The Paris Agreement set out goals of keeping warming under 2 degrees Celsius (3.6 degrees Fahrenheit) and a stricter goal of limiting warming to 1.5 degrees Celsius (2.7 degrees Fahrenheit). The world is already on track to meet the 1.5 degree target, which will bring with it an enormous amount of change. And while humans can still turn the tide and bring warming back down, even overshooting these targets by just a little will bring “irreversible” impacts to the world, as permafrost melts, heatwaves and droughts increase, and ecosystems are forever altered. The small 0.5 degrees Celsius difference between the 1.5 and 2 degree targets, for instance, means that another 65 million people would experience “exceptionally” extreme heatwaves each year.
“If regions are not prepared, then people die that don’t need to.”
“This [report] has opened up a whole new realm of understanding of what the impacts of overshoot might entail,” Parmesan said.
This more than 2,000-page report, written by 270 scientists who reviewed tens of thousands of separate studies, comes on the heels of another IPCC report released last summer. Both are exhaustive and comprehensive overviews of the body of science around climate change. Last summer’s report dealt with the physics of climate change—how warming is altering the world and increasing the risks of droughts, fires, storms and floods—while this report focuses on the impacts of that change on ecosystems, wildlife, and human society. Think of this update as the next installment in a thorough scientific series: the Empire Strikes Back of just how serious the planetary situation is.
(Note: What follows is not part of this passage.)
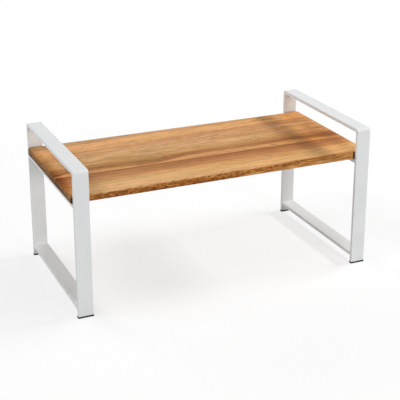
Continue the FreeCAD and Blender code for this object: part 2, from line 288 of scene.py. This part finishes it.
# distance along the board, and how much deeper the oil turns the colour there
REAR_SOAK = ((0, 0.15), (0.03, 0.1), (0.08, 0.02), (0.2, 0), (0.35, 0), (0.75, 0.06),
             (0.85, 0.14), (0.96, 0.2), (1, 0.1))
MIDDLE_SOAK = ((0, 0.36), (0.012, 0.32), (0.03, 0.12), (0.05, 0.03), (0.2, 0), (0.35, 0),
               (0.7, 0.05), (0.8, 0.16), (0.9, 0.3), (0.96, 0.3), (1, 0))

# mm from the stave's front side, and the colour there
MIDDLE_BANDS = ((0, "9A6840"), (1.2, "BE8857"), (3, "CC955C"), (9, "CE9860"), (11, "C78F5A"),
                (14, "A46C3D"), (18, "A56E41"), (23, "AF7A4B"), (29, "C4905C"), (36, "CA9A68"),
                (44, "CC9D6C"), (50, "D4A473"), (56, "D0A070"), (62, "C79865"))
REAR_BANDS = ((0, "C0905C"), (0.7, "C99A69"), (5, "CF9D6E"), (9, "CF9C6D"), (14, "C79465"),
              (19, "C99766"), (24, "C58F5F"), (29, "D39E69"), (34, "DCA56E"), (40, "DEA76F"),
              (45, "DAA16A"), (51, "D4A16F"), (56, "CE9C6B"), (62, "BA8E64"))

# dark lenses of heartwood: the middle's x and y, half length and half width in mm, and the shade
MIDDLE_LENSES = ((-78, 2, 62, 7, 0.76), (-82, -10, 46, 3.5, 0.68), (-150, -12, 46, 3, 0.76),
                 (95, 22, 60, 5, 0.86))


def oiled_acacia(node, bands, sweeps, soak, seed, fine, lenses=()):
    """The wood of one stave up to its colour: acacia, planed, sanded and oiled, in honey to
    reddish brown bands, darker and greyer on the sawn ends. Fine is how strong its narrow lines
    are, and seed is its place in the noises."""
    material, tree, mm = start_material("oiled_acacia_" + node)
    low, high = [[length / MM for length in corner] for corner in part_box(node)]
    place = add_node(tree, "SeparateXYZ", {"Vector": mm})
    x, y, z = place.outputs["X"], place.outputs["Y"], place.outputs["Z"]

    # the grain strays across the stave as the tree grew, unlike at its two sides
    along = add_node(tree, "MapRange", {"Value": x, "From Min": low[0], "From Max": high[0]})
    stray = [add_node(tree, "FloatCurve", {"Value": along},
                      points=[(at, 0.5 + mm_there / (2 * SWEEP_REACH)) for at, mm_there in sweep])
             for sweep in sweeps]
    rearward = add_node(tree, "MapRange", {"Value": y, "From Min": low[1], "From Max": high[1]})
    stray = add_node(tree, "Mix", {0: rearward, 2: stray[0], 3: stray[1]})
    stray = add_node(tree, "MapRange", {"Value": stray, "To Min": -SWEEP_REACH,
                                        "To Max": SWEEP_REACH})
    ripple = add_node(tree, "Mapping", {"Vector": mm, "Location": (seed, 0, 0),
                                        "Scale": [1 / size for size in RIPPLE_SIZE]})
    ripple = add_node(tree, "TexNoise", {"Vector": ripple, "Scale": 1.0, "Detail": 1.0})
    ripple = add_node(tree, "MapRange", {
        "Value": ripple, "From Min": NOISE_LOW, "From Max": NOISE_HIGH,
        "To Min": -RIPPLE_REACH, "To Max": RIPPLE_REACH})
    stray = add_node(tree, "Math", {0: stray, 1: ripple}, operation="ADD")
    across = add_node(tree, "Math", {0: y, 1: stray}, operation="SUBTRACT")

    # and its rings lie at a slope through the thickness
    depth = add_node(tree, "Math", {0: high[2], 1: z}, operation="SUBTRACT")
    across = add_node(tree, "Math", {0: depth, 1: RING_SLOPE, 2: across}, operation="MULTIPLY_ADD")
    band = add_node(tree, "MapRange", {"Value": across, "From Min": low[1], "From Max": high[1]})
    width = high[1] - low[1]
    banded = add_node(tree, "ValToRGB", {"Fac": band}, stops=[(at / width, c) for at, c in bands])

    # lighter and darker lines and lenses follow it, and some of them are redder than others
    grain = add_node(tree, "CombineXYZ", {"X": x, "Y": across, "Z": z})
    shade = add_node(tree, "MapRange", {"Value": x, "From Min": low[0],
                                        "From Max": low[0] + DARK_END,
                                        "To Min": DARK_END_SHADE, "To Max": 1.0})
    for length, span, deep, detail, start, end, darkest, lightest in GRAIN_LINES:
        lines = add_node(tree, "Mapping", {"Vector": grain, "Location": (seed, span, 0),
                                           "Scale": (1 / length, 1 / span, 1 / deep)})
        lines = add_node(tree, "TexNoise", {"Vector": lines, "Scale": 1.0, "Detail": detail})
        strength = fine if span < FINE_SPAN else 1.0
        lines = add_node(tree, "MapRange", {"Value": lines, "From Min": start, "From Max": end,
                                            "To Min": darkest ** strength,
                                            "To Max": lightest ** strength})
        shade = add_node(tree, "Math", {0: shade, 1: lines}, operation="MULTIPLY")
    for middle_x, middle_y, half_long, half_wide, darkest in lenses:
        lens = add_node(tree, "Mapping", {
            "Vector": grain, "Scale": (1 / half_long, 1 / half_wide, 0),
            "Location": (-middle_x / half_long, -middle_y / half_wide, 0)})
        lens = add_node(tree, "VectorMath", {0: lens}, operation="LENGTH")
        lens = add_node(tree, "MapRange", {"Value": lens, "To Min": darkest, "To Max": 1.0})
        shade = add_node(tree, "Math", {0: shade, 1: lens}, operation="MULTIPLY")
    colour = add_node(tree, "Mix", {0: 1.0, 6: banded, 7: shade}, **MULTIPLIED)
    ruddy = add_node(tree, "Mapping", {"Vector": grain, "Location": (0, 0, seed),
                                       "Scale": [1 / size for size in RUDDY_SIZE]})
    ruddy = add_node(tree, "TexNoise", {"Vector": ruddy, "Scale": 1.0, "Detail": 2.0})
    ruddy = add_node(tree, "MapRange", {
        "Value": ruddy, "From Min": NOISE_LOW, "From Max": NOISE_HIGH,
        "To Min": RUDDY_HUES[0], "To Max": RUDDY_HUES[1]})
    colour = add_node(tree, "HueSaturation", {"Color": colour, "Hue": ruddy})

    # oil soaks deeper near the cut ends
    soak = add_node(tree, "FloatCurve", {"Value": along},
                    points=[(at, 0.5 + deeper / (2 * SOAK_REACH)) for at, deeper in soak])
    soak = add_node(tree, "MapRange", {"Value": soak, "To Min": 1 - SOAK_REACH,
                                       "To Max": 1 + SOAK_REACH})
    colour = add_node(tree, "Gamma", {"Color": colour, "Gamma": soak})

    # the bands run on through the sawn ends, darker, with the rings and vessels end on
    facing = add_node(tree, "TexCoord").outputs["Normal"]
    facing = add_node(tree, "SeparateXYZ", {"Vector": facing})
    facing = add_node(tree, "Math", {0: facing.outputs["X"]}, operation="ABSOLUTE")
    is_end = add_node(tree, "MapRange", {"Value": facing, "From Min": END_TURN[0],
                                         "From Max": END_TURN[1]})
    cells = add_node(tree, "Mapping", {"Vector": grain, "Location": (seed, 1, 0),
                                       "Scale": [1 / size for size in CELL_SIZE]})
    cells = add_node(tree, "TexNoise", {"Vector": cells, "Scale": 1.0, "Detail": 4.0,
                                        "Roughness": 0.7})
    cells = add_node(tree, "ValToRGB", {"Fac": cells}, stops=END_GRAIN)
    cells = add_node(tree, "Mix", {0: 1.0, 6: banded, 7: cells}, **MULTIPLIED)
    # painted light and shade on the ends: lighter at the top, darker towards the bottom
    painted_end_shade = add_node(tree, "MapRange", {
        "Value": depth, "From Max": high[2] - low[2],
        "To Min": END_PAINTED_SHADES[0], "To Max": END_PAINTED_SHADES[1]})
    cells = add_node(tree, "Mix", {0: 1.0, 6: cells, 7: painted_end_shade}, **MULTIPLIED)
    colour = add_node(tree, "Mix", {0: is_end, 6: colour, 7: cells}, data_type="RGBA")
    return {"material": material, "tree": tree, "mm": mm, "along": along, "depth": depth, "x": x,
            "y": y, "colour": colour, "shade": shade, "is_end": is_end}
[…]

The news from this sequel isn’t good, and there are all sorts of terrible examples of what is happening and what’s projected to happen as the planet keeps warming. Half of the world’s living organisms are currently moving habitat as a result of climate change, disrupting ecosystems around the world. Half of the world’s human population also faces water scarcity at least part of the year. Food systems are at major risk: Reaching that 1.5-degree target, which is increasingly likely under current trajectories, would render about 8% of the world’s farmland unusable. And in a worse-case scenario, up to 9 million additional people could die from exposure to climate-related illness by the end of the century.
The IPCC last released a set of reports like these in 2014. Since then, the attribution science behind climate change has made leaps and bounds, meaning that we now know a lot more about how specifically climate change is tied to these impacts than the last time it was released. Timing matters, too: The next time a comprehensive review will come out will likely be in another five to seven years. We’re on such a tight schedule that it may be too late to influence policy the next time a report like this is released.
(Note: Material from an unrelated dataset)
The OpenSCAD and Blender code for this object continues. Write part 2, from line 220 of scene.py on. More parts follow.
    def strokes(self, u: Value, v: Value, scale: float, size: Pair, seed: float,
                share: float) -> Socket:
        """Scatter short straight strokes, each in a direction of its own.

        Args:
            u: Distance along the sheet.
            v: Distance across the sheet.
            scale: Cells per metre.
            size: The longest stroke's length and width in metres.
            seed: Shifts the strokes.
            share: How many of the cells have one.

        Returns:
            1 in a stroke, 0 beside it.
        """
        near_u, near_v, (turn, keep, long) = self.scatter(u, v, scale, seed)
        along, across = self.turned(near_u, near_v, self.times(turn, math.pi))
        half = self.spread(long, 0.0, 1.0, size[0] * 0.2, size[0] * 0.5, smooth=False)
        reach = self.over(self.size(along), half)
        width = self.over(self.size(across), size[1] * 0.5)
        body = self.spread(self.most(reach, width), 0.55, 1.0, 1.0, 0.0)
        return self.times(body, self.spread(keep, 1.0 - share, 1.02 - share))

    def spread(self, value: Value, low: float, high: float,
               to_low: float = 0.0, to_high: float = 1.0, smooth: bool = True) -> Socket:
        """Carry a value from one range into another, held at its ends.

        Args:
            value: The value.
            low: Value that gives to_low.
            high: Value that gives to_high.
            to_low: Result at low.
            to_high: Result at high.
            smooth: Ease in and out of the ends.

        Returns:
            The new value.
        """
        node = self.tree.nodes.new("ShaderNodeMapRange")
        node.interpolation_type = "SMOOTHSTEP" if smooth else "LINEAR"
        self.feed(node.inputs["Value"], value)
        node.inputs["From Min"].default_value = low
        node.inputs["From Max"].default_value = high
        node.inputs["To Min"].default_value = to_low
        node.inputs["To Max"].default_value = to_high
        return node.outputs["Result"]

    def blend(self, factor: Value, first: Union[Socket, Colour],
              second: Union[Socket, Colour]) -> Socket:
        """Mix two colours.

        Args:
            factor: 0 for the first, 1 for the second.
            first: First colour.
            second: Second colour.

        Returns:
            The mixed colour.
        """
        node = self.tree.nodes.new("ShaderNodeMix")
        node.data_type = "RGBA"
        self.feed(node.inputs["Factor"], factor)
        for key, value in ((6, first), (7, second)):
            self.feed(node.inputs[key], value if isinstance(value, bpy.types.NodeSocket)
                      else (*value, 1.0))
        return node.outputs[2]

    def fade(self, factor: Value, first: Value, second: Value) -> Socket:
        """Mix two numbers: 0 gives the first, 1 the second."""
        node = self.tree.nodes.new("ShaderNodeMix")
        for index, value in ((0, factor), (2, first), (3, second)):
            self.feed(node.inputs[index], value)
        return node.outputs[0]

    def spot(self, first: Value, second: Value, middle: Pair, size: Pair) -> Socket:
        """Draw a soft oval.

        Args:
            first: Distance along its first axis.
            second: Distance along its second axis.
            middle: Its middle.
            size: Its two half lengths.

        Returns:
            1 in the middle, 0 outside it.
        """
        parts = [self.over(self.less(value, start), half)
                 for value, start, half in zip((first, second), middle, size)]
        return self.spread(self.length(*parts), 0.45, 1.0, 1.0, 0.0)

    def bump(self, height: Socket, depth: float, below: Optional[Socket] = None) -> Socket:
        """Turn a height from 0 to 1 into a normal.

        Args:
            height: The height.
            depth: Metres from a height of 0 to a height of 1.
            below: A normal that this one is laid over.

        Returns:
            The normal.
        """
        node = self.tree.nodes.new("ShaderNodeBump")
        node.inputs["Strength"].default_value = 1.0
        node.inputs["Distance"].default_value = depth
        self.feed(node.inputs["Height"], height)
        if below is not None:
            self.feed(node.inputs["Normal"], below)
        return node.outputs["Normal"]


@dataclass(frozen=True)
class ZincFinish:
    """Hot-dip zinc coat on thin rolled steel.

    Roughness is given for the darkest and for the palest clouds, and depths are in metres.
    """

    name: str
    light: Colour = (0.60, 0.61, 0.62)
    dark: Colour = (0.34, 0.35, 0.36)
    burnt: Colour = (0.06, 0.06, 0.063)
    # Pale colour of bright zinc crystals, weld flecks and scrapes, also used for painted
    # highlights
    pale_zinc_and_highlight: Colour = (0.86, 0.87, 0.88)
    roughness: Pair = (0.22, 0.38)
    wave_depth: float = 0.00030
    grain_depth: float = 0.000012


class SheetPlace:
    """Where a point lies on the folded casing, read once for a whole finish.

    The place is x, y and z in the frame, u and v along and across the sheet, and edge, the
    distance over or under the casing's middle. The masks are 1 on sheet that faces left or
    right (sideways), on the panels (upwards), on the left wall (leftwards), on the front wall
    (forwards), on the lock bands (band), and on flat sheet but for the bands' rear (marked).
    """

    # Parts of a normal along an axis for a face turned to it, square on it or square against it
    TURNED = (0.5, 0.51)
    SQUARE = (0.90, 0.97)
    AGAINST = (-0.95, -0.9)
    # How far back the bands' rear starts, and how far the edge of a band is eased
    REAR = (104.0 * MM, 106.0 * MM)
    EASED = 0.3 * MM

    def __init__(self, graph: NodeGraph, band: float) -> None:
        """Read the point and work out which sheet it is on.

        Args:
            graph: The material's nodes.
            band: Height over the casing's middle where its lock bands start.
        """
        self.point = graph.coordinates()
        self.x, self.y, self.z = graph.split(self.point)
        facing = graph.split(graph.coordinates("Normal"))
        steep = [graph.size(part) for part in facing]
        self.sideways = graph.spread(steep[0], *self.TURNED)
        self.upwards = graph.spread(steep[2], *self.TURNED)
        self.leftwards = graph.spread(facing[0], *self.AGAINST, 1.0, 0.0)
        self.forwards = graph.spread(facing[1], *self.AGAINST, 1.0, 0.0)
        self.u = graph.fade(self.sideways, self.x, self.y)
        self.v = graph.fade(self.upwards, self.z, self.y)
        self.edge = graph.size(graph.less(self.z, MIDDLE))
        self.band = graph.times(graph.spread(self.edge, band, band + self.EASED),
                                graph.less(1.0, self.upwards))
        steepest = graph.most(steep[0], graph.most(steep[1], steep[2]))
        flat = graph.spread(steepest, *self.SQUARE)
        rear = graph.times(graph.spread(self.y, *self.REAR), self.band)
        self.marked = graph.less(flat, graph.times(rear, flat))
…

But there’s still a chance of preventing the worst impacts, the report finds. Mitigation is going to be especially important in the coming decades, and leaders need to be increasingly aware of how climate change will affect their regions and understand that things are going to only get worse—especially for vulnerable populations.
“If regions are not prepared, then people die that don’t need to,” Kristie Ebi, an epidemiologist at the University of Washington and one of the lead authors of one of the report’s chapters, said during the press briefing, referencing the heat wave that hit the Pacific Northwest last year and killed hundreds of people. “Nobody needs to die in a heat wave. And it’s critically important to start looking at these increases in extreme weather and climate events, looking at the people in harm’s way, mostly the poor and the marginalized, and making sure that efforts are undertaken to protect and promote health and wellbeing in those communities. If we don’t, then you saw what the risks look like into the future.”
Throwing our all at reversing our fossil fuel use—something the world looks less and less likely to get on track to do—will be crucial.
“There isn’t a silver bullet that’s gonna solve our greenhouse gas emissions,” said Ebi. “It’s important to understand that every action matters.”